-- Data start --

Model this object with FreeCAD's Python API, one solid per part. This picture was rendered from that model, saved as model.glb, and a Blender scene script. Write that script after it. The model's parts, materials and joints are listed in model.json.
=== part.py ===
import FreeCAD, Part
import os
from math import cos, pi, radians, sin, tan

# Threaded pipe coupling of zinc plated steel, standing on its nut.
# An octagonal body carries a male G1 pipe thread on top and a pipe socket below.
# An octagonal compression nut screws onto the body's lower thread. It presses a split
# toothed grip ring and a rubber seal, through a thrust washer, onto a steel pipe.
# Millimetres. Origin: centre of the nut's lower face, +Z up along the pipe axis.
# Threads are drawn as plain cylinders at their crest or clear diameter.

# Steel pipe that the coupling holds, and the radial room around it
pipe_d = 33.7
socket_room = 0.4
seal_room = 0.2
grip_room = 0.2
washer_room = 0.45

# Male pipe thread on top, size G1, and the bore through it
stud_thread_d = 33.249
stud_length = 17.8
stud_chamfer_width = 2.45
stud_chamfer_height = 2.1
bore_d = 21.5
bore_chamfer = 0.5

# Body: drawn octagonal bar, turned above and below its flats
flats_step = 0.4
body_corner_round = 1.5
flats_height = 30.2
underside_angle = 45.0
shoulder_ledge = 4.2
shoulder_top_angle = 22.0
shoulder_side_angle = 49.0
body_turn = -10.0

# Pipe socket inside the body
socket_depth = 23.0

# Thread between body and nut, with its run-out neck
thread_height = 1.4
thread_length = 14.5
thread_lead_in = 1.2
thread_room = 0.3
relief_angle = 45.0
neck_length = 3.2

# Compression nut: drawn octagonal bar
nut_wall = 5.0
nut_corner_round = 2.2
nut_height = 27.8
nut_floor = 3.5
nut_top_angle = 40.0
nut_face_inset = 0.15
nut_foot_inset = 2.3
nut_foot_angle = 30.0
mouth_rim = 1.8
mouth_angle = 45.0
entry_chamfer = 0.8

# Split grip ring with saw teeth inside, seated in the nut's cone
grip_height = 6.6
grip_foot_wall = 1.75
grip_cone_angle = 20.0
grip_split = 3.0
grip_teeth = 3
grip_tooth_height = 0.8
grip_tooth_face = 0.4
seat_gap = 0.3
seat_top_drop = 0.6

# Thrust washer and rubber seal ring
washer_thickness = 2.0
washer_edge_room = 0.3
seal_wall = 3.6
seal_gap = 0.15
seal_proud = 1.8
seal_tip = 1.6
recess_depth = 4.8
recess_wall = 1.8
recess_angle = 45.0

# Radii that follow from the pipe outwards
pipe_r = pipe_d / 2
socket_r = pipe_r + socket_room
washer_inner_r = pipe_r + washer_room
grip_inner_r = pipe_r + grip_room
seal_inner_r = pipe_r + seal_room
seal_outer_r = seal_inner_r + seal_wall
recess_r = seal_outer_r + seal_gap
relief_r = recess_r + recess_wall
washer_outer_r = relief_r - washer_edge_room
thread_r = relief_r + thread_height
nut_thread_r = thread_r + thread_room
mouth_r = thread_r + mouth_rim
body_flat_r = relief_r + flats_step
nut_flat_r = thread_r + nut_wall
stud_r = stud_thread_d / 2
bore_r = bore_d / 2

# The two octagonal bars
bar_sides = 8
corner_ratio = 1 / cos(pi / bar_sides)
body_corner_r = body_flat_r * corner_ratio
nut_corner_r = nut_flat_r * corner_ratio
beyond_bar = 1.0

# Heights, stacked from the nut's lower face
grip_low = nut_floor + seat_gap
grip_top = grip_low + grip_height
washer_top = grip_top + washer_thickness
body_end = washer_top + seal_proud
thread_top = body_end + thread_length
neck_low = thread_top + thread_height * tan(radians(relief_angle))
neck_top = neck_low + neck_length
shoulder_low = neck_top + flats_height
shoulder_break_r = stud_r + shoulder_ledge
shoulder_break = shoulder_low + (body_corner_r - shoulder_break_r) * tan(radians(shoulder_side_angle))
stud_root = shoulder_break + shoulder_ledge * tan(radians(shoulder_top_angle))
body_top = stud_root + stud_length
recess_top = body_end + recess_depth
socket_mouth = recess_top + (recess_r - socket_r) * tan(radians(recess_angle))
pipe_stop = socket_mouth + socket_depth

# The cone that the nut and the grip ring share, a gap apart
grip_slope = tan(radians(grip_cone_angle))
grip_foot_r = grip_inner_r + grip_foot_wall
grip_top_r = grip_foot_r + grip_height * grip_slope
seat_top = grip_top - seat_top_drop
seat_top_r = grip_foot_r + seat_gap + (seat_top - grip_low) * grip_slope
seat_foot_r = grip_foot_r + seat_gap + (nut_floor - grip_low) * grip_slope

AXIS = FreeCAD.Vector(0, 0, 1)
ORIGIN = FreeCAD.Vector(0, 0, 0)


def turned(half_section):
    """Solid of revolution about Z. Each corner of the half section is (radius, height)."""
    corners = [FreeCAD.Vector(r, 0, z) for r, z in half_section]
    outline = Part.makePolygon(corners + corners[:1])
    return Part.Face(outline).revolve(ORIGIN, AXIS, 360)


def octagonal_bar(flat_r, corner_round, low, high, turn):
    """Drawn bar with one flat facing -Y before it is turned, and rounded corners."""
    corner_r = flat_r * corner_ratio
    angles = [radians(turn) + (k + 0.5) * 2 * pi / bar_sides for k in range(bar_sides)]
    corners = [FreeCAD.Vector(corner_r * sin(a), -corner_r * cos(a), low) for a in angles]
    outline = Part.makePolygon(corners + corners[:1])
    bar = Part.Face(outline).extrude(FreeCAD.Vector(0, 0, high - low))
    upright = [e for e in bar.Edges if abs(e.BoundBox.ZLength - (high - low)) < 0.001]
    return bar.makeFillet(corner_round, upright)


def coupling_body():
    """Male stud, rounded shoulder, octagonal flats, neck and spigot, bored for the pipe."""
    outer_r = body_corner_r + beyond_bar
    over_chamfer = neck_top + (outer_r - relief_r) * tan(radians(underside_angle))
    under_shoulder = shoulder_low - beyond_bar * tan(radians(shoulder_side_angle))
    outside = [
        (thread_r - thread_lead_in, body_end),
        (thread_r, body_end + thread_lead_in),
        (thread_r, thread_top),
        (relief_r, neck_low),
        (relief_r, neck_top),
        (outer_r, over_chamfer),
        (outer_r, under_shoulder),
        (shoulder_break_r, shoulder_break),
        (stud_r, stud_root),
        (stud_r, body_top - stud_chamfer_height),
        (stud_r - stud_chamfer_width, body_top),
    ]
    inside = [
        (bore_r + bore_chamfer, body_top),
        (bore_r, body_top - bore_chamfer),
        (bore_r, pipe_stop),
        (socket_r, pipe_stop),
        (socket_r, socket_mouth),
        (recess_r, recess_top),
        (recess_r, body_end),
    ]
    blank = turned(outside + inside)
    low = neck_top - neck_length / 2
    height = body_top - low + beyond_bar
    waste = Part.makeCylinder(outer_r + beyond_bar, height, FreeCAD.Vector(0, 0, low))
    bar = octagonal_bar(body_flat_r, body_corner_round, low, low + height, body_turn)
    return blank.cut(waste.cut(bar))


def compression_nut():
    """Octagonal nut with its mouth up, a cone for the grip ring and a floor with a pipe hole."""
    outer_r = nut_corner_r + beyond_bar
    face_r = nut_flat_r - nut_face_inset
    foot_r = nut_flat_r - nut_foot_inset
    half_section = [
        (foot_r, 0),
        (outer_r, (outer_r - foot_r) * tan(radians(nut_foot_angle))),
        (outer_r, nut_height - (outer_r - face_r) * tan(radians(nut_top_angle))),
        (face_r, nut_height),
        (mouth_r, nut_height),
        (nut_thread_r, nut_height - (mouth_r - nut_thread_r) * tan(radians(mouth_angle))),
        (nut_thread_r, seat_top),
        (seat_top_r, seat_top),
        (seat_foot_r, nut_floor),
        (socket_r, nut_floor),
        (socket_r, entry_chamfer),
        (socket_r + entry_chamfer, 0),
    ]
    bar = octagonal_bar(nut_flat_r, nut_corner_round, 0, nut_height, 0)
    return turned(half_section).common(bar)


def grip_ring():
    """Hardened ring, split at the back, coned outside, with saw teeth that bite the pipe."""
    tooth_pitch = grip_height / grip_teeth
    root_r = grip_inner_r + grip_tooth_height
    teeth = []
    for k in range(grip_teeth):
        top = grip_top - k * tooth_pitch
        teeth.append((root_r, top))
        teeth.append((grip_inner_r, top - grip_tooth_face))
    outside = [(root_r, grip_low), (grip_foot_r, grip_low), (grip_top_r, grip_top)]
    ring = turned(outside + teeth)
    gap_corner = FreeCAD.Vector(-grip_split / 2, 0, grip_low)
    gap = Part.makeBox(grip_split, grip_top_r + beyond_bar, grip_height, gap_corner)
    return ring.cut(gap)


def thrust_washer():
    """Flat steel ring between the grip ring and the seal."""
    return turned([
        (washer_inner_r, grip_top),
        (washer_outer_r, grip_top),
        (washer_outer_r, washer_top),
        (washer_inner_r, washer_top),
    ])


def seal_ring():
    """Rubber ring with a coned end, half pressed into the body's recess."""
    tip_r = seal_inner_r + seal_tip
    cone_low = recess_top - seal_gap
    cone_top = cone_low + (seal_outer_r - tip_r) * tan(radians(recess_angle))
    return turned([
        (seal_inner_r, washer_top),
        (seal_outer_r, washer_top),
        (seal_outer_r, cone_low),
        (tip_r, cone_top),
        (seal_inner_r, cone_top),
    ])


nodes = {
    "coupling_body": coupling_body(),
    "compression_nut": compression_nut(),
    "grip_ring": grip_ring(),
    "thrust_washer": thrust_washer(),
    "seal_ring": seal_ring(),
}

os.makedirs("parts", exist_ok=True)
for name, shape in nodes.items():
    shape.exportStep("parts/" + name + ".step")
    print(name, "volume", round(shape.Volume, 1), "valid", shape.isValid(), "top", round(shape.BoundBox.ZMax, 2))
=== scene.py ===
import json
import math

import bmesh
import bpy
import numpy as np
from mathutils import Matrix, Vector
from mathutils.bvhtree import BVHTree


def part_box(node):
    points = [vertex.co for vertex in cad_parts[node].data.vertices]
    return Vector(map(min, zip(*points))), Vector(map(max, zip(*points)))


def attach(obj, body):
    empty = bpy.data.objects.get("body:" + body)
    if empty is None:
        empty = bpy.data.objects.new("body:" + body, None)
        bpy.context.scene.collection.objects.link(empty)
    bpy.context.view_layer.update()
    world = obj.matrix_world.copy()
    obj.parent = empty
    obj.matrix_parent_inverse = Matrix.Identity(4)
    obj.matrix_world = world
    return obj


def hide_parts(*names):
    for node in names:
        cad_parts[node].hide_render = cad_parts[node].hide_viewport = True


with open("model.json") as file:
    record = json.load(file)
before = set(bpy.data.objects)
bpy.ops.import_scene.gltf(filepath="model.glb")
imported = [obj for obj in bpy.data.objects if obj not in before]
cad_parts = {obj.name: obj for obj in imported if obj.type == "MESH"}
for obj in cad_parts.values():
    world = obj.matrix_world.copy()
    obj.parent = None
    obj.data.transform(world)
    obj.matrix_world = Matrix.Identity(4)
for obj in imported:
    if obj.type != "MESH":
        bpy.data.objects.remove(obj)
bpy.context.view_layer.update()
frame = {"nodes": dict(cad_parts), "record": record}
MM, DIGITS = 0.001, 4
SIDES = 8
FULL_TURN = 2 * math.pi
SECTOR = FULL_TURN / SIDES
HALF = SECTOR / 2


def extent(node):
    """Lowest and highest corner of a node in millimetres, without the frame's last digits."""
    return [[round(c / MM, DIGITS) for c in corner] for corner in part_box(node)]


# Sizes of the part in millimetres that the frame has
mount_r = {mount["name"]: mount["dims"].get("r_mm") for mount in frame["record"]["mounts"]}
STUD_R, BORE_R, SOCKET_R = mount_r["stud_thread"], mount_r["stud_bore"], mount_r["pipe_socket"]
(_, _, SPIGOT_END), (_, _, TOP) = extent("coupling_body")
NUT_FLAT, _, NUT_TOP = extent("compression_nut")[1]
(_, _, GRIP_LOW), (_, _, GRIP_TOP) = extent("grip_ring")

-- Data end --
-- Data start --

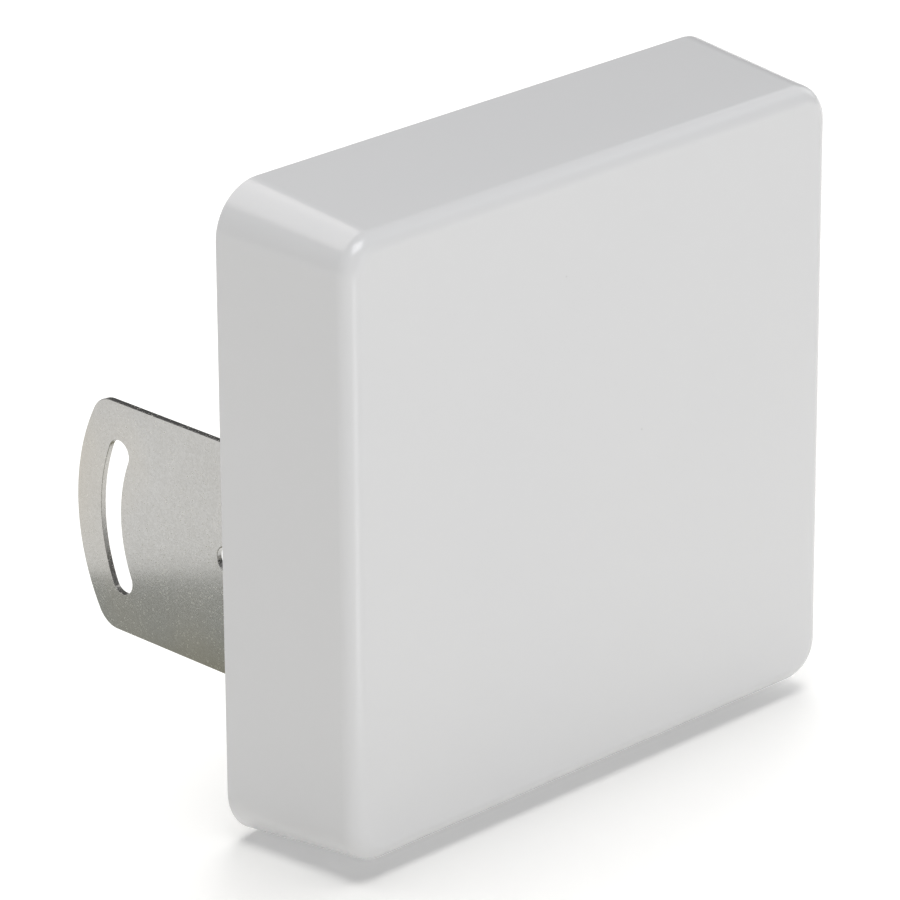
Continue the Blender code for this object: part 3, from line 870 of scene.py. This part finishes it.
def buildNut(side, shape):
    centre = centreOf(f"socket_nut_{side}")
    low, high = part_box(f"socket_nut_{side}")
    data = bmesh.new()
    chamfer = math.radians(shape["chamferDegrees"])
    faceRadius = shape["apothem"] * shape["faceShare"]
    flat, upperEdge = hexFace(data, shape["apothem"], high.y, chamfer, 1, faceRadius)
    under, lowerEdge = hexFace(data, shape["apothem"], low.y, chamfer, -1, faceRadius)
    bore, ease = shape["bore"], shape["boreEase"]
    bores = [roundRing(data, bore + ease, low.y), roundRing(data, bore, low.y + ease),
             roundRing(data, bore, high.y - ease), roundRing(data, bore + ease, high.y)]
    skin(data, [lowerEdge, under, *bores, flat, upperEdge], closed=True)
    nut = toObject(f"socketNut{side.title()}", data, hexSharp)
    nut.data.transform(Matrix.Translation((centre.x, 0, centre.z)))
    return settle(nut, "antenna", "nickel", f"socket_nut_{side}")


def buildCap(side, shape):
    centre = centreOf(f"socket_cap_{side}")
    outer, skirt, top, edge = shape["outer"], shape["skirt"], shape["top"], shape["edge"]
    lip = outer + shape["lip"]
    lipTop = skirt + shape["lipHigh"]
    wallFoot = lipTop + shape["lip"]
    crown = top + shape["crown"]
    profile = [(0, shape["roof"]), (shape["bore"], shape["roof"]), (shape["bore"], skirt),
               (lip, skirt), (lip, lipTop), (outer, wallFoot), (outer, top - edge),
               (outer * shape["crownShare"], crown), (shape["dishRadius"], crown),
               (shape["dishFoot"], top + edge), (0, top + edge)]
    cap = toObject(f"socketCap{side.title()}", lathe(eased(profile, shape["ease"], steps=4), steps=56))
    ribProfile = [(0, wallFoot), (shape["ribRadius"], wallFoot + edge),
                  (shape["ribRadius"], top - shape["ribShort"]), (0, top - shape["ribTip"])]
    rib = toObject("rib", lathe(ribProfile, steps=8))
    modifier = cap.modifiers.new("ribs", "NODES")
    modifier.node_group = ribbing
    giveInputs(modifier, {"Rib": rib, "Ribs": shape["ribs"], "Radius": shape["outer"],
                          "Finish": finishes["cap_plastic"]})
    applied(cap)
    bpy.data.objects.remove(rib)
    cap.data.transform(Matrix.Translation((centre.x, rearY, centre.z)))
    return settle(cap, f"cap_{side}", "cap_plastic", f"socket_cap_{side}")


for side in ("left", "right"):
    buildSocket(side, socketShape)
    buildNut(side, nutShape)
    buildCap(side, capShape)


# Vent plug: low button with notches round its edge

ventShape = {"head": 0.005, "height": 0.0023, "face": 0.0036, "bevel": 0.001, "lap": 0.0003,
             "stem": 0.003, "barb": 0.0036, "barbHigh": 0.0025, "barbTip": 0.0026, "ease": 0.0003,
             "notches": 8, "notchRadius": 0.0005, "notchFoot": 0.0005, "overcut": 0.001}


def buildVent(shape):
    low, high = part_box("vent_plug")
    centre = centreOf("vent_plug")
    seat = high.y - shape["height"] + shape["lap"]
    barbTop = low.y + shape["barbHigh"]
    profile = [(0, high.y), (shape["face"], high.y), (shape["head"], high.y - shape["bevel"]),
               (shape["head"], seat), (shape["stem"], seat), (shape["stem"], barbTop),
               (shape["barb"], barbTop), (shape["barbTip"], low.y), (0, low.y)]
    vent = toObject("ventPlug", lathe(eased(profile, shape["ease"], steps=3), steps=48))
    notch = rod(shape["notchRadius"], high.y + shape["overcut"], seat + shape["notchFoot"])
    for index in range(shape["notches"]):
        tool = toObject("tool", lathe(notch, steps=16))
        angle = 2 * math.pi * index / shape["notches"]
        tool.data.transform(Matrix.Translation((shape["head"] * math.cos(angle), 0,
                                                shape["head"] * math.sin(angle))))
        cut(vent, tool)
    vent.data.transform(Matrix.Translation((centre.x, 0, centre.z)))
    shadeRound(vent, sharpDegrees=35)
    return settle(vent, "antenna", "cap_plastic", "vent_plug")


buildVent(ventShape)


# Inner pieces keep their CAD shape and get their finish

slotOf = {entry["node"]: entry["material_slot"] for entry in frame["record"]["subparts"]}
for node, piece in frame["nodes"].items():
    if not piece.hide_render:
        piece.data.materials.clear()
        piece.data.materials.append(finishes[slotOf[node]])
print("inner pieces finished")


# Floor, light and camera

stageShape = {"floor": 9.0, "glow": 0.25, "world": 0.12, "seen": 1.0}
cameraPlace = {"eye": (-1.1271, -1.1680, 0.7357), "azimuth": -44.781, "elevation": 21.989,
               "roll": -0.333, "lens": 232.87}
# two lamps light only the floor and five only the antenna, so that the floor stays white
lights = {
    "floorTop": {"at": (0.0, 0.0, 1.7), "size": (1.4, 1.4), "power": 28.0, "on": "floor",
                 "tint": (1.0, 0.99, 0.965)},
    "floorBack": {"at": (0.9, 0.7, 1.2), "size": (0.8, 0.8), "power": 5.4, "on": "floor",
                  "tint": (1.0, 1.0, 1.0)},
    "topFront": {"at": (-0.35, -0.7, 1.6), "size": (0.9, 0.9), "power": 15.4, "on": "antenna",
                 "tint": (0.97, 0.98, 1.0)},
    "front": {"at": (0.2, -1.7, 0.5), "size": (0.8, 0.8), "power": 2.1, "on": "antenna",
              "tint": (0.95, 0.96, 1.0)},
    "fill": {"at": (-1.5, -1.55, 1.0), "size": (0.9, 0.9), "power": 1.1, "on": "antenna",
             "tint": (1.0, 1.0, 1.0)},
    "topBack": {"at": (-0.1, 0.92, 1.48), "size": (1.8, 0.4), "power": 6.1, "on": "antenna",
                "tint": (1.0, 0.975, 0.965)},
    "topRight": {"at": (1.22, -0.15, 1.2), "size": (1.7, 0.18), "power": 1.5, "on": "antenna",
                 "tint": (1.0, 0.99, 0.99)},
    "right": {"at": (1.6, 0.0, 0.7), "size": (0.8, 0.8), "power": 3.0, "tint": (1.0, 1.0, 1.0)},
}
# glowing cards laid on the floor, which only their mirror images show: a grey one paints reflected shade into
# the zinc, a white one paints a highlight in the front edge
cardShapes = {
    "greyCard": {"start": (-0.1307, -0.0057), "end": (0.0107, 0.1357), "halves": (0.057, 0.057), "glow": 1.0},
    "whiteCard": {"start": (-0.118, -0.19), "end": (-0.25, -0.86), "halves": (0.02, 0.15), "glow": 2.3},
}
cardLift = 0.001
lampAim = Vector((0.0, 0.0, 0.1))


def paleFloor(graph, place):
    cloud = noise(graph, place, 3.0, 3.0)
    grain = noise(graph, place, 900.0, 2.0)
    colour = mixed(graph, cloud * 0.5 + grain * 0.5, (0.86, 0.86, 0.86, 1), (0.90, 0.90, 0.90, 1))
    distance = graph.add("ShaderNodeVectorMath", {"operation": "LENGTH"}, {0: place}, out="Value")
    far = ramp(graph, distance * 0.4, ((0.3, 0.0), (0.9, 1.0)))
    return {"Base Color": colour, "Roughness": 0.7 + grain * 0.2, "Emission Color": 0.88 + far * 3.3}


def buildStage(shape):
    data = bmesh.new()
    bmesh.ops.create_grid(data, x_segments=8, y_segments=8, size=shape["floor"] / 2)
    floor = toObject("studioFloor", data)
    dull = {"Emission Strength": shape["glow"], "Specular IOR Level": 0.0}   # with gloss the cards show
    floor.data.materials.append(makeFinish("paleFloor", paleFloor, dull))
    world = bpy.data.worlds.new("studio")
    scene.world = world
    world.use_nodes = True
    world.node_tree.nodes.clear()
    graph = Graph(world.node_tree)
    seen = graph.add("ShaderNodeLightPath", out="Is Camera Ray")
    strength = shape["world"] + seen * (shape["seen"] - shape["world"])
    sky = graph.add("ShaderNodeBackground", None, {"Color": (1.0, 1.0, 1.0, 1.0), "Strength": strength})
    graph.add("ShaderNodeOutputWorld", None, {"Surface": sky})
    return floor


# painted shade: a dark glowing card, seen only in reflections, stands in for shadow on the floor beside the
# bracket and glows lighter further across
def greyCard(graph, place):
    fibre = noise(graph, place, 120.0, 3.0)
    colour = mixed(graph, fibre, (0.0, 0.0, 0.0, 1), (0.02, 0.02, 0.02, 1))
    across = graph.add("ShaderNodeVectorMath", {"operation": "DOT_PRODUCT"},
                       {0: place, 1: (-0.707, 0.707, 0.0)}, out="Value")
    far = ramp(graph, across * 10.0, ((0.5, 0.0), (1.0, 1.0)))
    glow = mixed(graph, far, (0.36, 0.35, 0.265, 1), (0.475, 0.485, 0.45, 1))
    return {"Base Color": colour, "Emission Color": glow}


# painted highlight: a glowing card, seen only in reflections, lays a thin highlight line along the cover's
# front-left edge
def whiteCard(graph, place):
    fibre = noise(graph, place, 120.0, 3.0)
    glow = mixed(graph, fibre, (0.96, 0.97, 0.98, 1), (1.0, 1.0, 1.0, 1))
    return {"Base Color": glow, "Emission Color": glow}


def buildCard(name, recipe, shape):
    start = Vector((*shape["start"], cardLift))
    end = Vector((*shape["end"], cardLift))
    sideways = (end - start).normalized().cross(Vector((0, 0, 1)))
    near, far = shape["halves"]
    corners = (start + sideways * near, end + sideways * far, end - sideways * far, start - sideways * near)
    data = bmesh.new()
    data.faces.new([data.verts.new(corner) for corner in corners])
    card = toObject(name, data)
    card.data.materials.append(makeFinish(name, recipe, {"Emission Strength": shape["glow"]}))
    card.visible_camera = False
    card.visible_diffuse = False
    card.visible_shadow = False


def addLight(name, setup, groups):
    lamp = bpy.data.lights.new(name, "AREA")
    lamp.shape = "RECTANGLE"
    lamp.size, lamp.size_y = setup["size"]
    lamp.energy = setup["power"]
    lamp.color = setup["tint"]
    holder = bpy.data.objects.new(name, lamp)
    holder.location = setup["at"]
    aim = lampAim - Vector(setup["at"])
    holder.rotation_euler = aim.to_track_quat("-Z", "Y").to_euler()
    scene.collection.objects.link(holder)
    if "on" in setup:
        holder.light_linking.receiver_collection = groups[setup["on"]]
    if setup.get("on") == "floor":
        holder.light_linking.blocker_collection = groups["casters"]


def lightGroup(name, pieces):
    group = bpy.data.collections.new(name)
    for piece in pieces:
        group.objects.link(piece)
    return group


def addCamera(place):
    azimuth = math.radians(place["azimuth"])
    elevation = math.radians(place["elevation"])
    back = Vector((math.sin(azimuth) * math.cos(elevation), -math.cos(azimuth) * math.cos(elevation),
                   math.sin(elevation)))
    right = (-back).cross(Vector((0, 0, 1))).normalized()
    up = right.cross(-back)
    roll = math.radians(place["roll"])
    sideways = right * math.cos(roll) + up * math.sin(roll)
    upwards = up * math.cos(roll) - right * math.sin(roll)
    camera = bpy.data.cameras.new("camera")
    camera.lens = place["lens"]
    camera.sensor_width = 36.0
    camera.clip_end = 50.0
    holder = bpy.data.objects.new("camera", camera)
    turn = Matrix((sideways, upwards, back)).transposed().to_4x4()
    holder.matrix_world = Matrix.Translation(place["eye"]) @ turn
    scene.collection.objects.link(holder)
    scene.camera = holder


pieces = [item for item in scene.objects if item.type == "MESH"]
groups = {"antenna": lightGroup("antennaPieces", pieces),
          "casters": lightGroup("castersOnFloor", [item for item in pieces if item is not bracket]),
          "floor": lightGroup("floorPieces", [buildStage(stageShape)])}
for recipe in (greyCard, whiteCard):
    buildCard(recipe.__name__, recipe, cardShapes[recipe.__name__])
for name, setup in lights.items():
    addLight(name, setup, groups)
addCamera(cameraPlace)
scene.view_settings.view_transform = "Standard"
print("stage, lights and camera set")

-- Data end --

= Work to be completed =
Extract the lines of the preceding material that run from the line with "gap = Part.makeBox(grip_split, grip_top_r" through the line with "before = set(bpy.data.objects)", inclusive, reproducing them exactly and adding nothing.

= Written solution =
    gap = Part.makeBox(grip_split, grip_top_r + beyond_bar, grip_height, gap_corner)
    return ring.cut(gap)


def thrust_washer():
    """Flat steel ring between the grip ring and the seal."""
    return turned([
        (washer_inner_r, grip_top),
        (washer_outer_r, grip_top),
        (washer_outer_r, washer_top),
        (washer_inner_r, washer_top),
    ])


def seal_ring():
    """Rubber ring with a coned end, half pressed into the body's recess."""
    tip_r = seal_inner_r + seal_tip
    cone_low = recess_top - seal_gap
    cone_top = cone_low + (seal_outer_r - tip_r) * tan(radians(recess_angle))
    return turned([
        (seal_inner_r, washer_top),
        (seal_outer_r, washer_top),
        (seal_outer_r, cone_low),
        (tip_r, cone_top),
        (seal_inner_r, cone_top),
    ])


nodes = {
    "coupling_body": coupling_body(),
    "compression_nut": compression_nut(),
    "grip_ring": grip_ring(),
    "thrust_washer": thrust_washer(),
    "seal_ring": seal_ring(),
}

os.makedirs("parts", exist_ok=True)
for name, shape in nodes.items():
    shape.exportStep("parts/" + name + ".step")
    print(name, "volume", round(shape.Volume, 1), "valid", shape.isValid(), "top", round(shape.BoundBox.ZMax, 2))
=== scene.py ===
import json
import math

import bmesh
import bpy
import numpy as np
from mathutils import Matrix, Vector
from mathutils.bvhtree import BVHTree


def part_box(node):
    points = [vertex.co for vertex in cad_parts[node].data.vertices]
    return Vector(map(min, zip(*points))), Vector(map(max, zip(*points)))


def attach(obj, body):
    empty = bpy.data.objects.get("body:" + body)
    if empty is None:
        empty = bpy.data.objects.new("body:" + body, None)
        bpy.context.scene.collection.objects.link(empty)
    bpy.context.view_layer.update()
    world = obj.matrix_world.copy()
    obj.parent = empty
    obj.matrix_parent_inverse = Matrix.Identity(4)
    obj.matrix_world = world
    return obj


def hide_parts(*names):
    for node in names:
        cad_parts[node].hide_render = cad_parts[node].hide_viewport = True


with open("model.json") as file:
    record = json.load(file)
before = set(bpy.data.objects)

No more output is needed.